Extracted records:

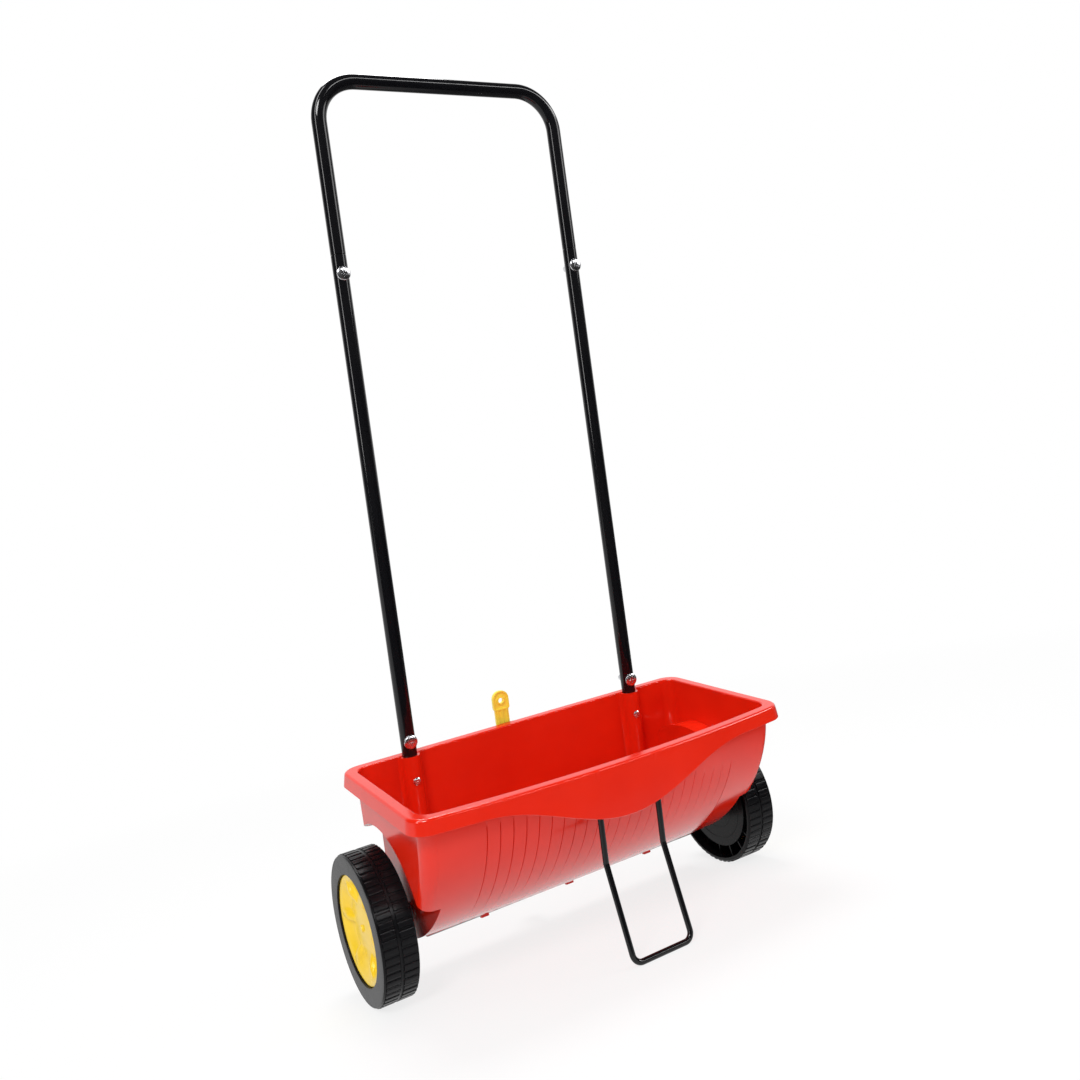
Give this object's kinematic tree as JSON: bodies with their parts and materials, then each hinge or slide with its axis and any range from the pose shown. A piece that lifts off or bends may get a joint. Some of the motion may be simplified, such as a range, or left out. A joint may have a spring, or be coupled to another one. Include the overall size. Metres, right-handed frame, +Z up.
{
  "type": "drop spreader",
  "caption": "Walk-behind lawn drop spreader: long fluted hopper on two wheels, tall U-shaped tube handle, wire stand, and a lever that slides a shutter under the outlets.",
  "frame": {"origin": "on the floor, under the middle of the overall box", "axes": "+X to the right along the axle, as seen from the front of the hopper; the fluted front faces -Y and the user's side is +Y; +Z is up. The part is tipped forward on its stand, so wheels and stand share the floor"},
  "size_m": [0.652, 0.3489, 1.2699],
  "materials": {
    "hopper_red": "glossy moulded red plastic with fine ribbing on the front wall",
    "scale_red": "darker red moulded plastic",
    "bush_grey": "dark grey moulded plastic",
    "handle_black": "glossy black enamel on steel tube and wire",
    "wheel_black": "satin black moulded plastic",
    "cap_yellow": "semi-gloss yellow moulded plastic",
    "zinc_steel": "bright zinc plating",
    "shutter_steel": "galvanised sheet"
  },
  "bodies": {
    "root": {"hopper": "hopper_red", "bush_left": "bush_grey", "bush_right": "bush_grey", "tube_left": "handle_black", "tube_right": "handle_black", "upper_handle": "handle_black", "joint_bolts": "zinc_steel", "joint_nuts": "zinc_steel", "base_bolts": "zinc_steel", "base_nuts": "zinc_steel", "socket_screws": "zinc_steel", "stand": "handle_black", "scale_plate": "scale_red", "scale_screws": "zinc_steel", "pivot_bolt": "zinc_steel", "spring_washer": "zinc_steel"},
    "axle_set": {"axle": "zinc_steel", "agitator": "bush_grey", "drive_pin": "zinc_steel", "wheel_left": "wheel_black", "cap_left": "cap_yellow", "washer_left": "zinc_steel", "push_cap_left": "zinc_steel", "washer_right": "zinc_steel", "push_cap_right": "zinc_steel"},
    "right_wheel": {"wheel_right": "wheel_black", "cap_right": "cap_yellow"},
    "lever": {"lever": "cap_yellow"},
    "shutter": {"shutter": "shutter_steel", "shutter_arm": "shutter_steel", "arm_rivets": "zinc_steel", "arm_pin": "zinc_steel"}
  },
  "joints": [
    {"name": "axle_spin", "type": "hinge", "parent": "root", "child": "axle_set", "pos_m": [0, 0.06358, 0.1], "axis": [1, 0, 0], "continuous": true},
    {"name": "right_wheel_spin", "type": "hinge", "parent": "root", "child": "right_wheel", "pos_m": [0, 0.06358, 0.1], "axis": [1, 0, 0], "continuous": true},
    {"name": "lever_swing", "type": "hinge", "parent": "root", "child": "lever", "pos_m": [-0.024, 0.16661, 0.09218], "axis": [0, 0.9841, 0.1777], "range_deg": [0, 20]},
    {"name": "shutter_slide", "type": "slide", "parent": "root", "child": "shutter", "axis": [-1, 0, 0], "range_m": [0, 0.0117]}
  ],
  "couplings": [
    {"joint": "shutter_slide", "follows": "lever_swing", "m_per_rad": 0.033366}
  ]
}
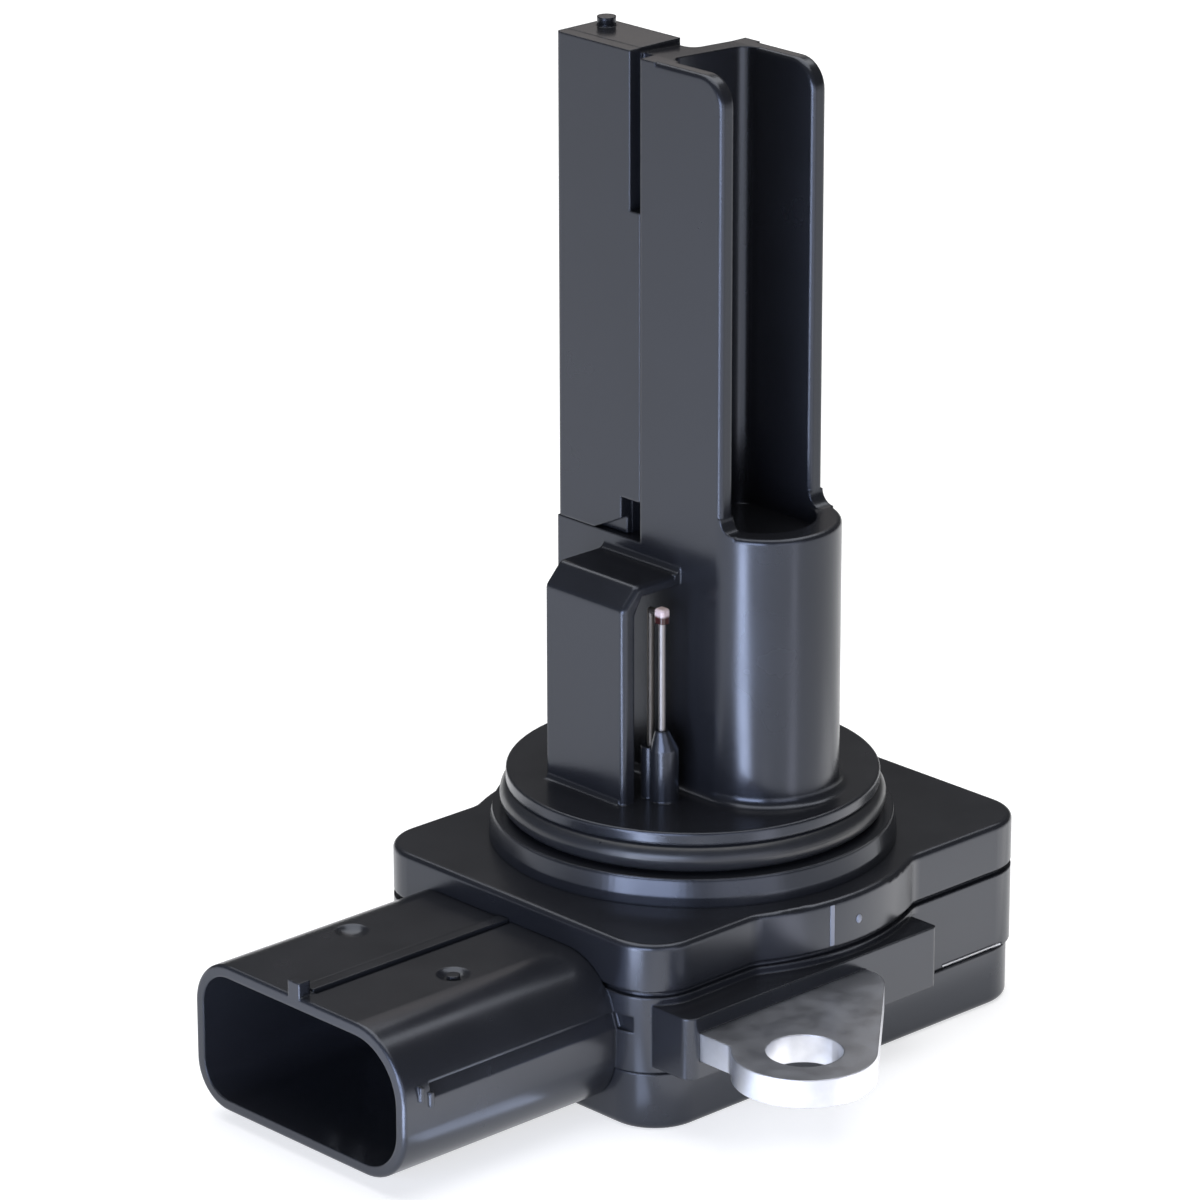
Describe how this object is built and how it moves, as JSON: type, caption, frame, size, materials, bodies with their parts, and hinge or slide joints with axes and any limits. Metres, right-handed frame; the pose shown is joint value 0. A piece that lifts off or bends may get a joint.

▶ _Instructions for the task_
Output all of the material, please, exactly as it stands.

▶ _Solution to this task_
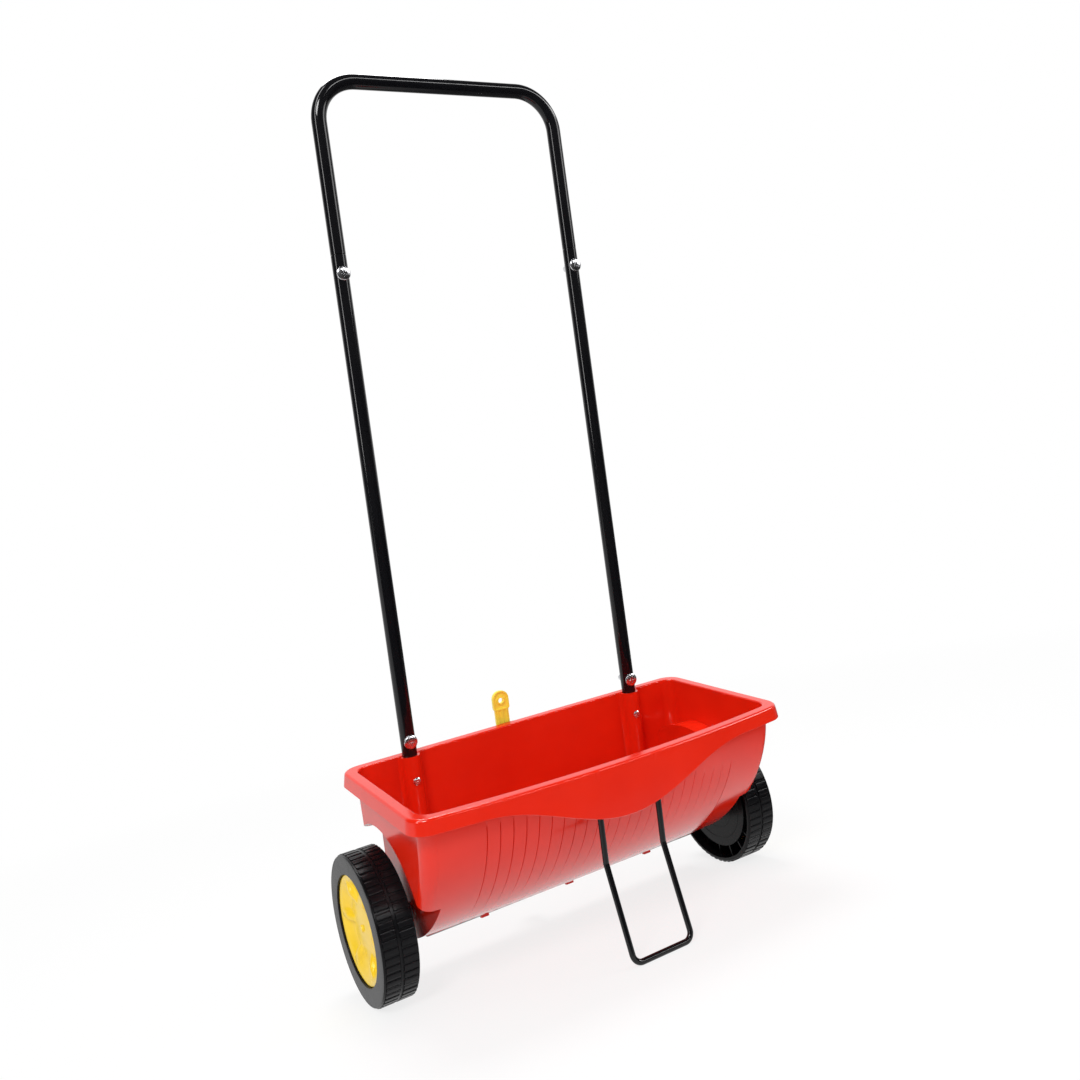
Give this object's kinematic tree as JSON: bodies with their parts and materials, then each hinge or slide with its axis and any range from the pose shown. A piece that lifts off or bends may get a joint. Some of the motion may be simplified, such as a range, or left out. A joint may have a spring, or be coupled to another one. Include the overall size. Metres, right-handed frame, +Z up.
{
  "type": "drop spreader",
  "caption": "Walk-behind lawn drop spreader: long fluted hopper on two wheels, tall U-shaped tube handle, wire stand, and a lever that slides a shutter under the outlets.",
  "frame": {"origin": "on the floor, under the middle of the overall box", "axes": "+X to the right along the axle, as seen from the front of the hopper; the fluted front faces -Y and the user's side is +Y; +Z is up. The part is tipped forward on its stand, so wheels and stand share the floor"},
  "size_m": [0.652, 0.3489, 1.2699],
  "materials": {
    "hopper_red": "glossy moulded red plastic with fine ribbing on the front wall",
    "scale_red": "darker red moulded plastic",
    "bush_grey": "dark grey moulded plastic",
    "handle_black": "glossy black enamel on steel tube and wire",
    "wheel_black": "satin black moulded plastic",
    "cap_yellow": "semi-gloss yellow moulded plastic",
    "zinc_steel": "bright zinc plating",
    "shutter_steel": "galvanised sheet"
  },
  "bodies": {
    "root": {"hopper": "hopper_red", "bush_left": "bush_grey", "bush_right": "bush_grey", "tube_left": "handle_black", "tube_right": "handle_black", "upper_handle": "handle_black", "joint_bolts": "zinc_steel", "joint_nuts": "zinc_steel", "base_bolts": "zinc_steel", "base_nuts": "zinc_steel", "socket_screws": "zinc_steel", "stand": "handle_black", "scale_plate": "scale_red", "scale_screws": "zinc_steel", "pivot_bolt": "zinc_steel", "spring_washer": "zinc_steel"},
    "axle_set": {"axle": "zinc_steel", "agitator": "bush_grey", "drive_pin": "zinc_steel", "wheel_left": "wheel_black", "cap_left": "cap_yellow", "washer_left": "zinc_steel", "push_cap_left": "zinc_steel", "washer_right": "zinc_steel", "push_cap_right": "zinc_steel"},
    "right_wheel": {"wheel_right": "wheel_black", "cap_right": "cap_yellow"},
    "lever": {"lever": "cap_yellow"},
    "shutter": {"shutter": "shutter_steel", "shutter_arm": "shutter_steel", "arm_rivets": "zinc_steel", "arm_pin": "zinc_steel"}
  },
  "joints": [
    {"name": "axle_spin", "type": "hinge", "parent": "root", "child": "axle_set", "pos_m": [0, 0.06358, 0.1], "axis": [1, 0, 0], "continuous": true},
    {"name": "right_wheel_spin", "type": "hinge", "parent": "root", "child": "right_wheel", "pos_m": [0, 0.06358, 0.1], "axis": [1, 0, 0], "continuous": true},
    {"name": "lever_swing", "type": "hinge", "parent": "root", "child": "lever", "pos_m": [-0.024, 0.16661, 0.09218], "axis": [0, 0.9841, 0.1777], "range_deg": [0, 20]},
    {"name": "shutter_slide", "type": "slide", "parent": "root", "child": "shutter", "axis": [-1, 0, 0], "range_m": [0, 0.0117]}
  ],
  "couplings": [
    {"joint": "shutter_slide", "follows": "lever_swing", "m_per_rad": 0.033366}
  ]
}
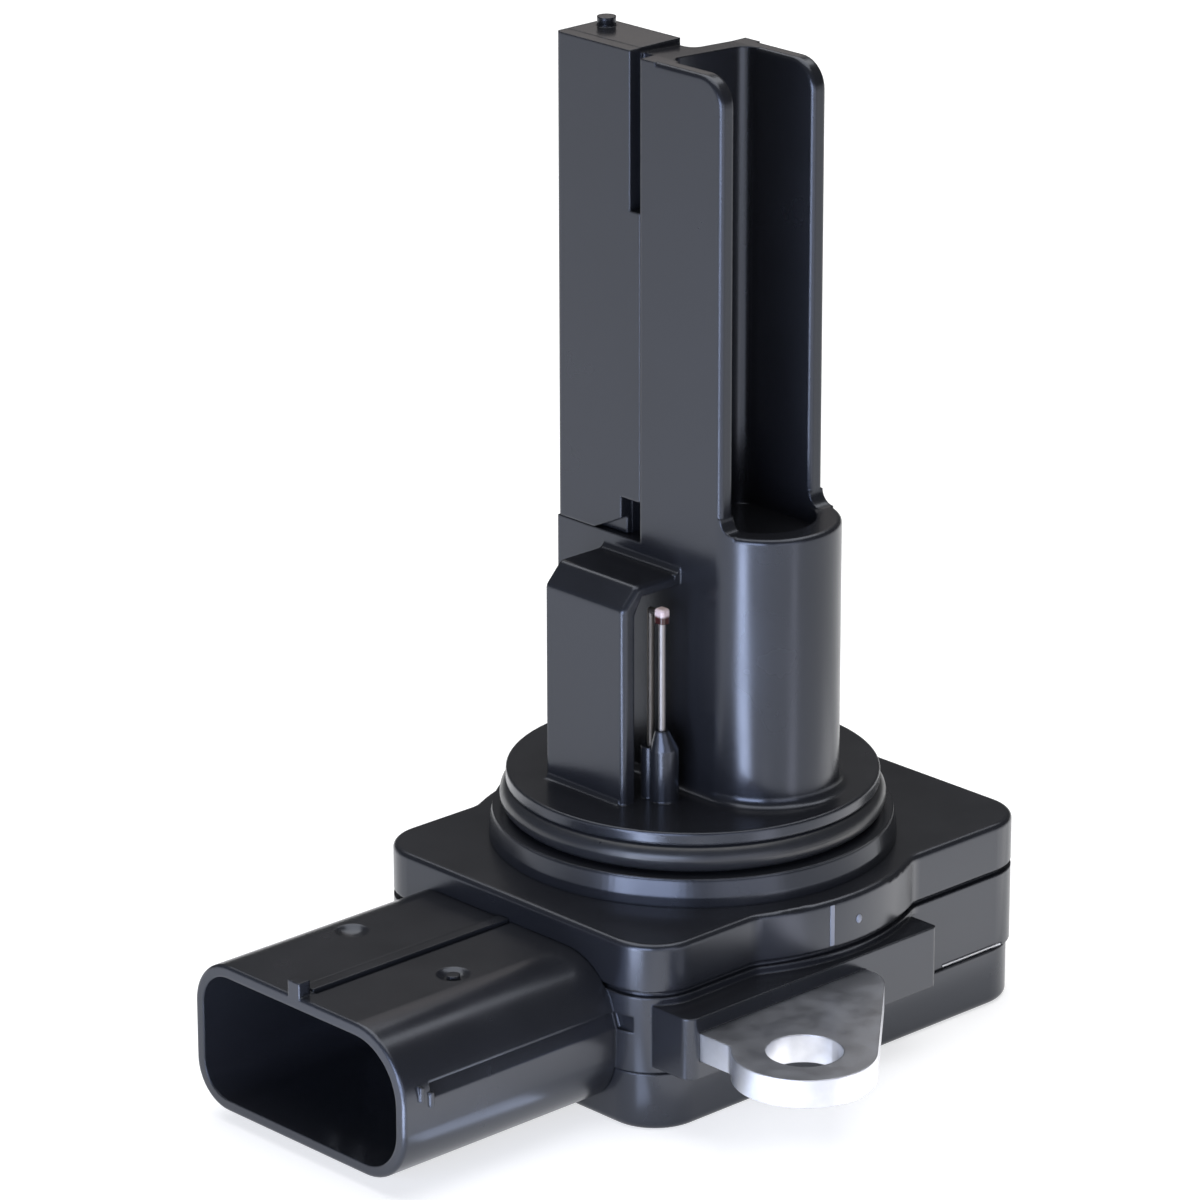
Describe how this object is built and how it moves, as JSON: type, caption, frame, size, materials, bodies with their parts, and hinge or slide joints with axes and any limits. Metres, right-handed frame; the pose shown is joint value 0. A piece that lifts off or bends may get a joint.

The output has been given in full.